Nothing but the lines from the line that contains "placed() thumb_knob(d_knob, 15.7);" through the line that contains "in imported if" should appear in the output, each reproduced exactly.
— Start Extracted information —
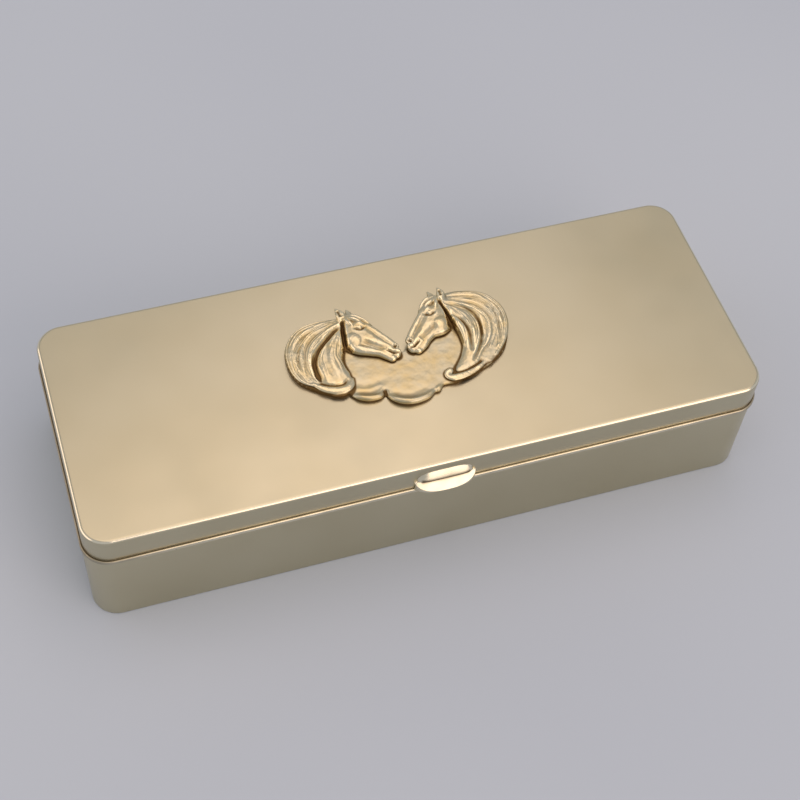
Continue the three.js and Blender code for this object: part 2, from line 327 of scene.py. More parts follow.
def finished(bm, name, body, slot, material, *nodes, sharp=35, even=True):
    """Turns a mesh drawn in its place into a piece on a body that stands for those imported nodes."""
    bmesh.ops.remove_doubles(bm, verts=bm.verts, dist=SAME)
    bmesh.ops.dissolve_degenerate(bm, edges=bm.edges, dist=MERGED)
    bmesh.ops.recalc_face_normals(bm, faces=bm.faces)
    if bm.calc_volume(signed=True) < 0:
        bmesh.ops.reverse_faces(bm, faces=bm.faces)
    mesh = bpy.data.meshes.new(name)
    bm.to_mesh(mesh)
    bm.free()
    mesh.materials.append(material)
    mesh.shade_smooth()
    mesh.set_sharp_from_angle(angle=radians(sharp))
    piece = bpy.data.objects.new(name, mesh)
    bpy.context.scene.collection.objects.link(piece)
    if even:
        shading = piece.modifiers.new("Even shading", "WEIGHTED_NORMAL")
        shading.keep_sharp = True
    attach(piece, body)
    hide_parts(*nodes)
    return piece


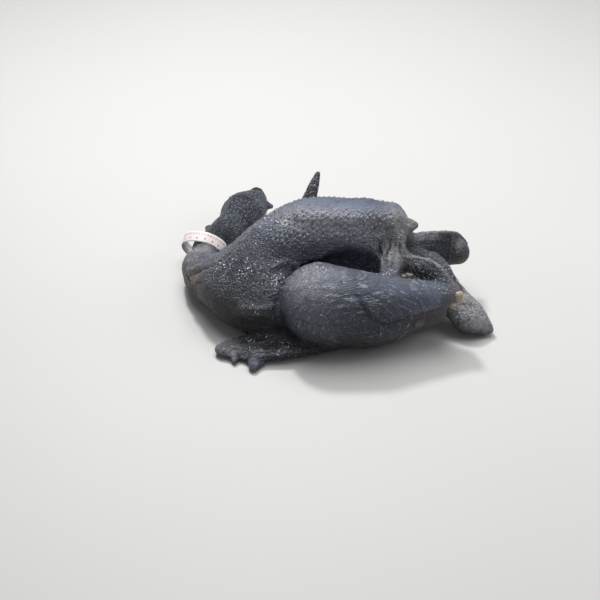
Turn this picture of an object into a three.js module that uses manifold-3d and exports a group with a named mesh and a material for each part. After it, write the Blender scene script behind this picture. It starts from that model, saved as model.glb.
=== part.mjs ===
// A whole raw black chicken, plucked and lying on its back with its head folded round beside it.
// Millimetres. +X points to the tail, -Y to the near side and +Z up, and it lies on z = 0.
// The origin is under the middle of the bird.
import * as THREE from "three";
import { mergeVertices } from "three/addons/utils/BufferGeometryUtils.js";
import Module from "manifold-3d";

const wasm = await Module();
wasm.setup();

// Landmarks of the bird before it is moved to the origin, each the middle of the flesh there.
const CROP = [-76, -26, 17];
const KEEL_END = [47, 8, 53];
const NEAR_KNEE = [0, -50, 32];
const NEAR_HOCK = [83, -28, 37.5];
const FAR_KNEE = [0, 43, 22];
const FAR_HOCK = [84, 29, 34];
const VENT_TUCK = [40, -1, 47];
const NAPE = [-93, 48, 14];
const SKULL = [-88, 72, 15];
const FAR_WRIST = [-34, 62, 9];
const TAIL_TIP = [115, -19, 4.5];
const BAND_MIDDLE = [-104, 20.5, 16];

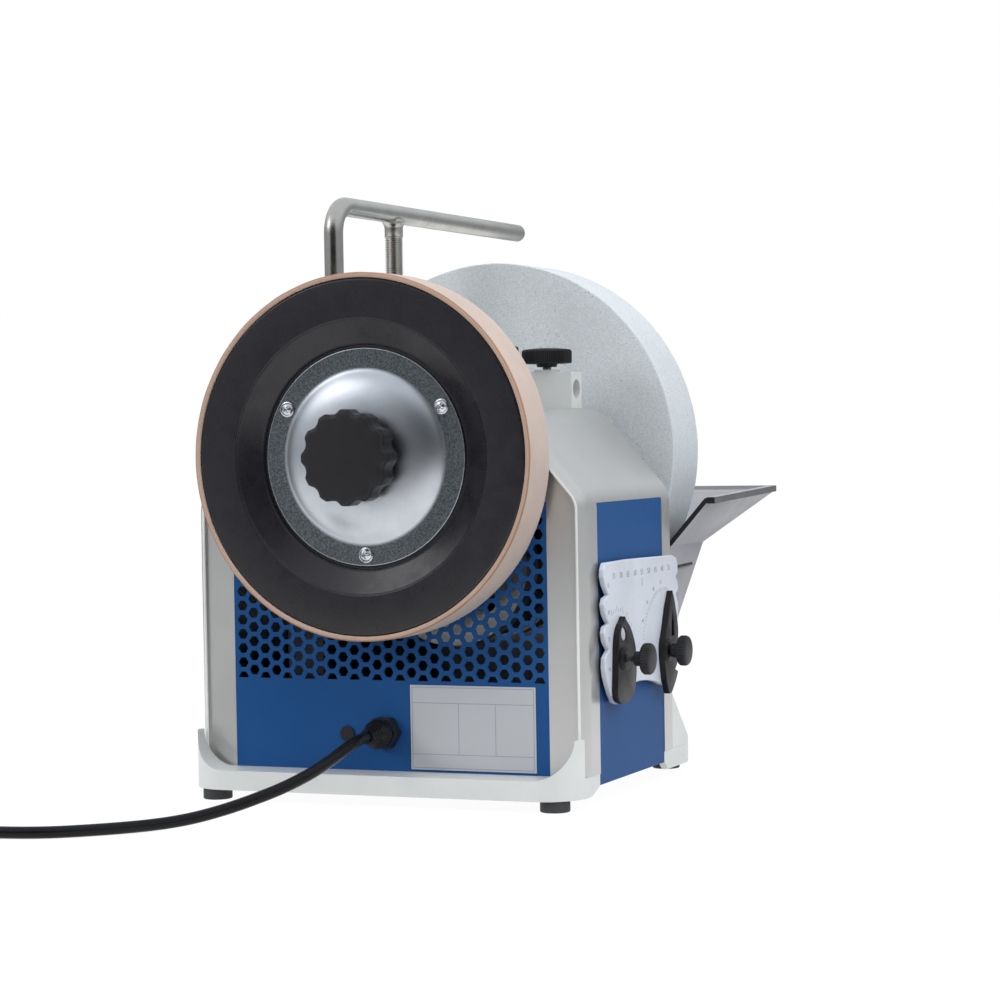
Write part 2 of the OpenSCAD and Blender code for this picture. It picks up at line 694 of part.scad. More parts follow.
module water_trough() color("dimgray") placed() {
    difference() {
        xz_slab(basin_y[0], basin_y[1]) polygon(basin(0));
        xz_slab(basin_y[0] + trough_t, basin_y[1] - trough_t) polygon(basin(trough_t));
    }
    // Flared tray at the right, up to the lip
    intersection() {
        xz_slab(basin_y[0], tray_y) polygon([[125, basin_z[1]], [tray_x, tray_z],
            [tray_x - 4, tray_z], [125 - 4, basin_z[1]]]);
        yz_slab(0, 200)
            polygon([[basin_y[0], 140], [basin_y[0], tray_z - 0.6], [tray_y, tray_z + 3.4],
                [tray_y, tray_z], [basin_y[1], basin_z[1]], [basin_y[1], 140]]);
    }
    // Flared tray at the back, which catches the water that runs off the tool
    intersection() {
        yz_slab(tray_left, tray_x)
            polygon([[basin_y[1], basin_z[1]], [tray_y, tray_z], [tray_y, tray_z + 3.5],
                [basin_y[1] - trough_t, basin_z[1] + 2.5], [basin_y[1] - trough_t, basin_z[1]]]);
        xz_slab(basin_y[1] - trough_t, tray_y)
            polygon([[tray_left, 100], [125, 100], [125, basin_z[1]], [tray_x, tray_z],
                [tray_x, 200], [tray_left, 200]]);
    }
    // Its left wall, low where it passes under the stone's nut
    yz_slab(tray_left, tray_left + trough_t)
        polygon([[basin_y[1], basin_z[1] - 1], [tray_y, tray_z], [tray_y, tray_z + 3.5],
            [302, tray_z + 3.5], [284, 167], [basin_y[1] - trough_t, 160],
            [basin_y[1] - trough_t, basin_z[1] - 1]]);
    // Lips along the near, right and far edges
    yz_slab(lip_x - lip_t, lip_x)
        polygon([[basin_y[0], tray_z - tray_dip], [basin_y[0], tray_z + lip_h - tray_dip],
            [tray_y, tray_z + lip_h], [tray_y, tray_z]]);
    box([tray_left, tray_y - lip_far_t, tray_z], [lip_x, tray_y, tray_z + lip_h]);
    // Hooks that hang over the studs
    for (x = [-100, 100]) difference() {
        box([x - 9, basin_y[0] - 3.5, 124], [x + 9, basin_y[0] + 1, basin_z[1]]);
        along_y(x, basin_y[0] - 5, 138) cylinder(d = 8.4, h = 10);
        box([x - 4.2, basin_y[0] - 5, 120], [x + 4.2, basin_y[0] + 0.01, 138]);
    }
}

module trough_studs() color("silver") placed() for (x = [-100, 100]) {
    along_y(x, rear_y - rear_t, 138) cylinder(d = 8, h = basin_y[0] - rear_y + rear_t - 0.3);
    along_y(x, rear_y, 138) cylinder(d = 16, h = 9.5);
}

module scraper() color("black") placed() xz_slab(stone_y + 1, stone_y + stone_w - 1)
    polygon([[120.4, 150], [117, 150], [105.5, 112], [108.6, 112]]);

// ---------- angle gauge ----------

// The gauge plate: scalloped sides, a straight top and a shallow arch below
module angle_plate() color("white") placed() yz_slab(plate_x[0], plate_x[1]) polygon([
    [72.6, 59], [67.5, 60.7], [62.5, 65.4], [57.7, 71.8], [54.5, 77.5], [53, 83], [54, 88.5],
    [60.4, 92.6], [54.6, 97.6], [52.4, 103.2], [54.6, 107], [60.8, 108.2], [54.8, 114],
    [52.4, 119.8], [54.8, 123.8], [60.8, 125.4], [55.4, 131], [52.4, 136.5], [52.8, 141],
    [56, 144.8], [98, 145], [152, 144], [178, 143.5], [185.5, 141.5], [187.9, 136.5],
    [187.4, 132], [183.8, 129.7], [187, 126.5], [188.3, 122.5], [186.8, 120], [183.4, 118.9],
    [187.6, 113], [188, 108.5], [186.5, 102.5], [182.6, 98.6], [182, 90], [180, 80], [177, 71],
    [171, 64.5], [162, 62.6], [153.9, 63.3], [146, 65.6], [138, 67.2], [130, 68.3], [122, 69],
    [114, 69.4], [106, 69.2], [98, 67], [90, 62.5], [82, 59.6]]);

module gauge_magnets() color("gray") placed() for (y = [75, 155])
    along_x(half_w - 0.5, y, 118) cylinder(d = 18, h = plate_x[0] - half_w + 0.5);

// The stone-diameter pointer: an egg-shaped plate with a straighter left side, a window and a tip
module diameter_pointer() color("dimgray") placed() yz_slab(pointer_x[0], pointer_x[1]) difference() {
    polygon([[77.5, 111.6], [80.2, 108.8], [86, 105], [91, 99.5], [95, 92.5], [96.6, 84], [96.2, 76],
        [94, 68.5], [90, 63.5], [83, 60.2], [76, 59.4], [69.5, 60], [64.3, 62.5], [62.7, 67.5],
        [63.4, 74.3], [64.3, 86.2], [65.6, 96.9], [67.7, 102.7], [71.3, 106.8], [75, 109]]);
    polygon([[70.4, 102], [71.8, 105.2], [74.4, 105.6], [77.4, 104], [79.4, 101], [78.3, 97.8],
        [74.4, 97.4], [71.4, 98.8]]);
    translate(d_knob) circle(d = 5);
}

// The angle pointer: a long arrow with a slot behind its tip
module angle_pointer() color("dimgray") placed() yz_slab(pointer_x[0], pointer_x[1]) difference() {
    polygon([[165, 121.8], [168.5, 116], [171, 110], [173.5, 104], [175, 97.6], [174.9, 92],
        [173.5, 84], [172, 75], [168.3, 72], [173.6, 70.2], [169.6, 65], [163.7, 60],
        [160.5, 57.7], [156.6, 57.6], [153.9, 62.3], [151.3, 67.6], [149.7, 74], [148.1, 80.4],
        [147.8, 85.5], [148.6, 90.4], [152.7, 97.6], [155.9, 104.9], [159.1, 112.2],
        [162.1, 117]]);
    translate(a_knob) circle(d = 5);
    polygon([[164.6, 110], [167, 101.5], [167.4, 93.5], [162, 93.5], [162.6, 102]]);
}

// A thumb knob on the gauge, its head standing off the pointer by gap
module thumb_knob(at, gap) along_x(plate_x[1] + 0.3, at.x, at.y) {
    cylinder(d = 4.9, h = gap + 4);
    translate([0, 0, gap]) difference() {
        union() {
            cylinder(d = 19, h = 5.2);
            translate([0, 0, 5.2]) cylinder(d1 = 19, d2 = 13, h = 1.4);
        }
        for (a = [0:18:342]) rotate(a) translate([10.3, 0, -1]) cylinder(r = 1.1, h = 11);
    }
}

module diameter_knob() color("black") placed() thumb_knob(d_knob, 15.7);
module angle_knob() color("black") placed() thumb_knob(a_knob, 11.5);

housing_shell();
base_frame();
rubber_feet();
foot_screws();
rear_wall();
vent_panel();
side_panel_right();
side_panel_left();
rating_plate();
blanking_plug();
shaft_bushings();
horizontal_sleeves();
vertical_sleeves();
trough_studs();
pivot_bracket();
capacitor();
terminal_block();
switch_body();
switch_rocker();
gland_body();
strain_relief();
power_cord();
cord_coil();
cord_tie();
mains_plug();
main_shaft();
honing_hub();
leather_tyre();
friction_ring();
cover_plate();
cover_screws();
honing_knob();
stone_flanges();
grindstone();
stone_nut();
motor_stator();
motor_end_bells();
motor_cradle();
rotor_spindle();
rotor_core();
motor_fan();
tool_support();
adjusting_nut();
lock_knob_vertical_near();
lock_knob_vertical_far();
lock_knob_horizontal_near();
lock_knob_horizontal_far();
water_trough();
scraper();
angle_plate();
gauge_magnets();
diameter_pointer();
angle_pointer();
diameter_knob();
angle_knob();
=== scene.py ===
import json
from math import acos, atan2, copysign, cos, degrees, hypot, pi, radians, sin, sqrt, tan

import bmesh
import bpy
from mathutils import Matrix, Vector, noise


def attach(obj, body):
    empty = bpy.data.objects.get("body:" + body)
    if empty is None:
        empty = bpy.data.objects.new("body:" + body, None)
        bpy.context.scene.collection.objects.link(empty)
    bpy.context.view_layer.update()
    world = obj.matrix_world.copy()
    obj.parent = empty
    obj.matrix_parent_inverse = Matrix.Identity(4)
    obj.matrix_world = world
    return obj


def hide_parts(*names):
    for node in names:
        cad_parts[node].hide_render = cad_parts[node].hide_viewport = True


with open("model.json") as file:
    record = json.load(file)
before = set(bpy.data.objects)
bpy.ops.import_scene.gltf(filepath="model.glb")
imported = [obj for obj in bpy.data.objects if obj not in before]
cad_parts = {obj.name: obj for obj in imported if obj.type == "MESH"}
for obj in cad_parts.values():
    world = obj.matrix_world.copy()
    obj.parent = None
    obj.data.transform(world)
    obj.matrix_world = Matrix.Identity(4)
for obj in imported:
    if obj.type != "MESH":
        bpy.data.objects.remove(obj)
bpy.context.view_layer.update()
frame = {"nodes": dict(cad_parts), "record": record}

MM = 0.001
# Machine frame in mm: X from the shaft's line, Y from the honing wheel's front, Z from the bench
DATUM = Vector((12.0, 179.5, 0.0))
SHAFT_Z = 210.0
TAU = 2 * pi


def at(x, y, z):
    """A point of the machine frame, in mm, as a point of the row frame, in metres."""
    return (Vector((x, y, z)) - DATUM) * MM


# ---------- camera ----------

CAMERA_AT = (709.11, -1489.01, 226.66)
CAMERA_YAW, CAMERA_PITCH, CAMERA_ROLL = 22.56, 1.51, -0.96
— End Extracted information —
**Answer:**
module diameter_knob() color("black") placed() thumb_knob(d_knob, 15.7);
module angle_knob() color("black") placed() thumb_knob(a_knob, 11.5);

housing_shell();
base_frame();
rubber_feet();
foot_screws();
rear_wall();
vent_panel();
side_panel_right();
side_panel_left();
rating_plate();
blanking_plug();
shaft_bushings();
horizontal_sleeves();
vertical_sleeves();
trough_studs();
pivot_bracket();
capacitor();
terminal_block();
switch_body();
switch_rocker();
gland_body();
strain_relief();
power_cord();
cord_coil();
cord_tie();
mains_plug();
main_shaft();
honing_hub();
leather_tyre();
friction_ring();
cover_plate();
cover_screws();
honing_knob();
stone_flanges();
grindstone();
stone_nut();
motor_stator();
motor_end_bells();
motor_cradle();
rotor_spindle();
rotor_core();
motor_fan();
tool_support();
adjusting_nut();
lock_knob_vertical_near();
lock_knob_vertical_far();
lock_knob_horizontal_near();
lock_knob_horizontal_far();
water_trough();
scraper();
angle_plate();
gauge_magnets();
diameter_pointer();
angle_pointer();
diameter_knob();
angle_knob();
=== scene.py ===
import json
from math import acos, atan2, copysign, cos, degrees, hypot, pi, radians, sin, sqrt, tan

import bmesh
import bpy
from mathutils import Matrix, Vector, noise


def attach(obj, body):
    empty = bpy.data.objects.get("body:" + body)
    if empty is None:
        empty = bpy.data.objects.new("body:" + body, None)
        bpy.context.scene.collection.objects.link(empty)
    bpy.context.view_layer.update()
    world = obj.matrix_world.copy()
    obj.parent = empty
    obj.matrix_parent_inverse = Matrix.Identity(4)
    obj.matrix_world = world
    return obj


def hide_parts(*names):
    for node in names:
        cad_parts[node].hide_render = cad_parts[node].hide_viewport = True


with open("model.json") as file:
    record = json.load(file)
before = set(bpy.data.objects)
bpy.ops.import_scene.gltf(filepath="model.glb")
imported = [obj for obj in bpy.data.objects if obj not in before]
cad_parts = {obj.name: obj for obj in imported if obj.type == "MESH"}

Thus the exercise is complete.